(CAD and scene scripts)
******************************

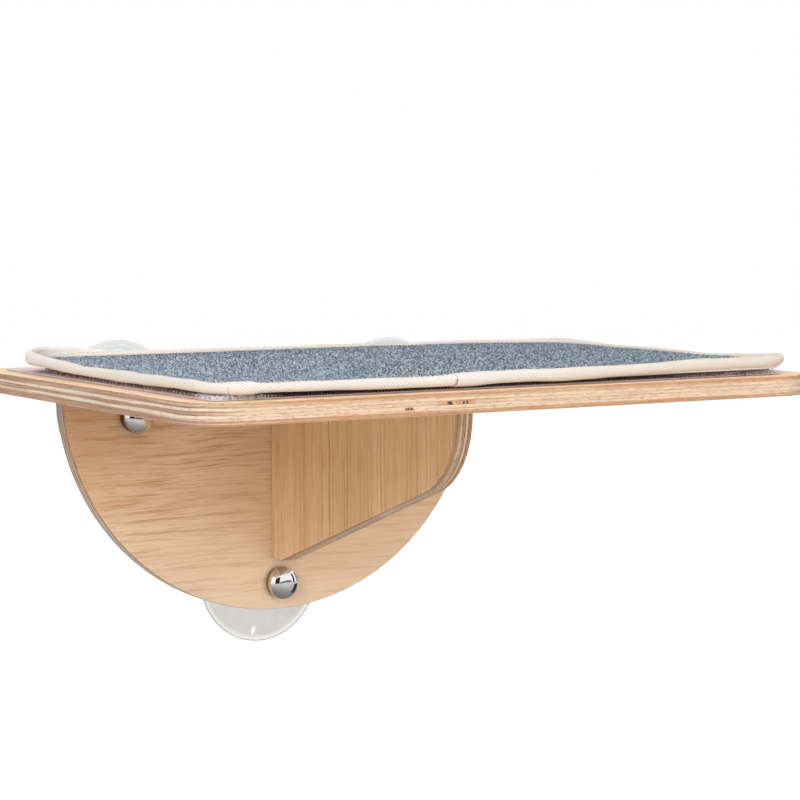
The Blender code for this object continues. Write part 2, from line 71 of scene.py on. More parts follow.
# %% [markdown]
# ## Measures
# Lengths in Blender are metres, and this perch is best thought of in millimetres, so MM turns one
# into the other. The main places are read from the frame rather than typed again.

# %% Measures that the frame gives
MM = 0.001
board_low, board_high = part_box("shelf_board")
binding_low, binding_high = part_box("mat_binding")
mat_centre = (binding_low + binding_high) / 2
print("shelf", [round(v / MM) for v in board_high - board_low], "mm")


def box_centre(node):
    """Middle of a part's box."""
    low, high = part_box(node)
    return (low + high) / 2


# %% [markdown]
# ## The view
# The camera stands where the photographer stood: low, to the left, and looking slightly down.
# Its numbers come from matching the perch's corners. The photograph's middle isn't on the lens
# axis, so the camera gets a small shift instead of a turn, which keeps upright edges upright.

# %% Camera
FOCAL_PIXELS = 2531.345
AXIS_PIXEL = (422.634, 472.280)
IMAGE_PIXELS = 800
SENSOR_WIDTH = 36
CAMERA_PLACE = (-0.76005, -1.44175, 0.11635)
YAW, PITCH, ROLL = math.radians(31.556), math.radians(6.310), math.radians(-0.056)

camera_data = bpy.data.cameras.new("photo_view")
camera_data.sensor_width = SENSOR_WIDTH
camera_data.lens = FOCAL_PIXELS / IMAGE_PIXELS * SENSOR_WIDTH
camera_data.shift_x = (IMAGE_PIXELS / 2 - AXIS_PIXEL[0]) / IMAGE_PIXELS
camera_data.shift_y = (AXIS_PIXEL[1] - IMAGE_PIXELS / 2) / IMAGE_PIXELS
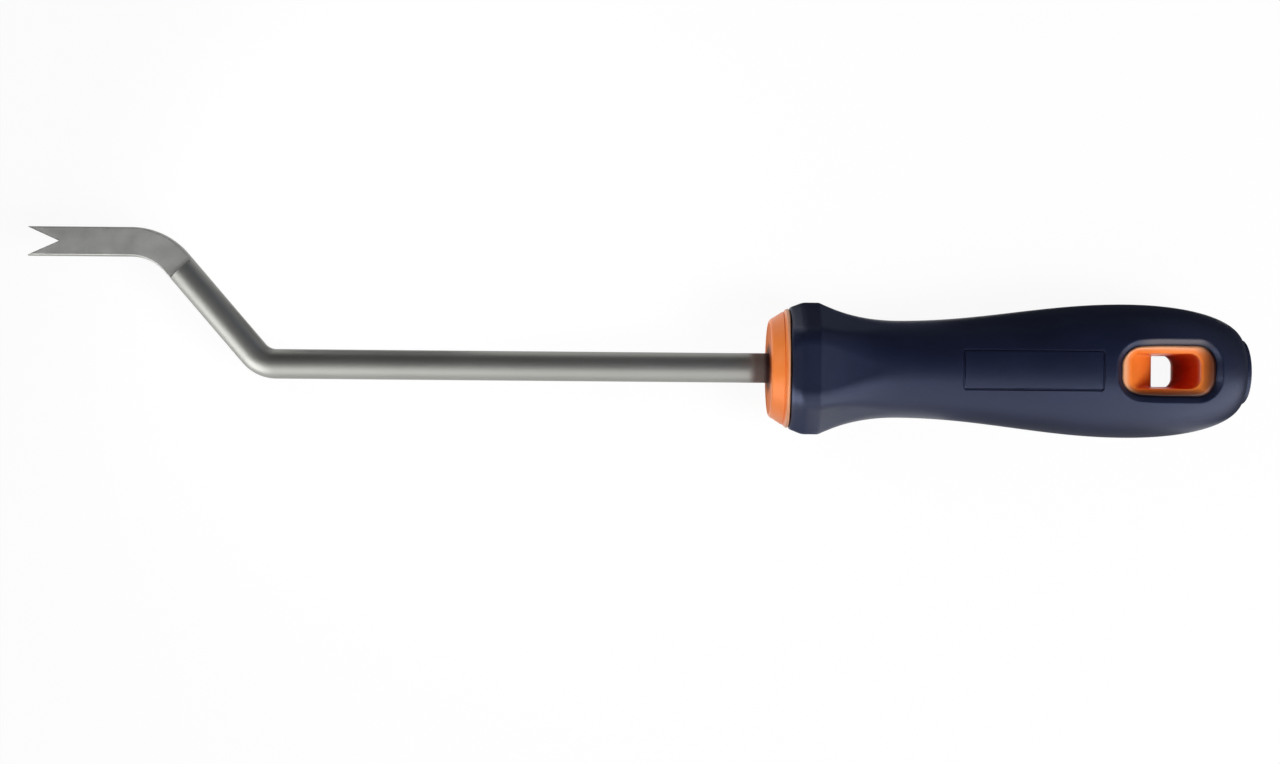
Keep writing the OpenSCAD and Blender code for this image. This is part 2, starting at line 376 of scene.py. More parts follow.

******************************

*Exercise objective:*
Copy every single line of the material above that holds "follow".

*Correct output:*
The Blender code for this object continues. Write part 2, from line 71 of scene.py on. More parts follow.
Keep writing the OpenSCAD and Blender code for this image. This is part 2, starting at line 376 of scene.py. More parts follow.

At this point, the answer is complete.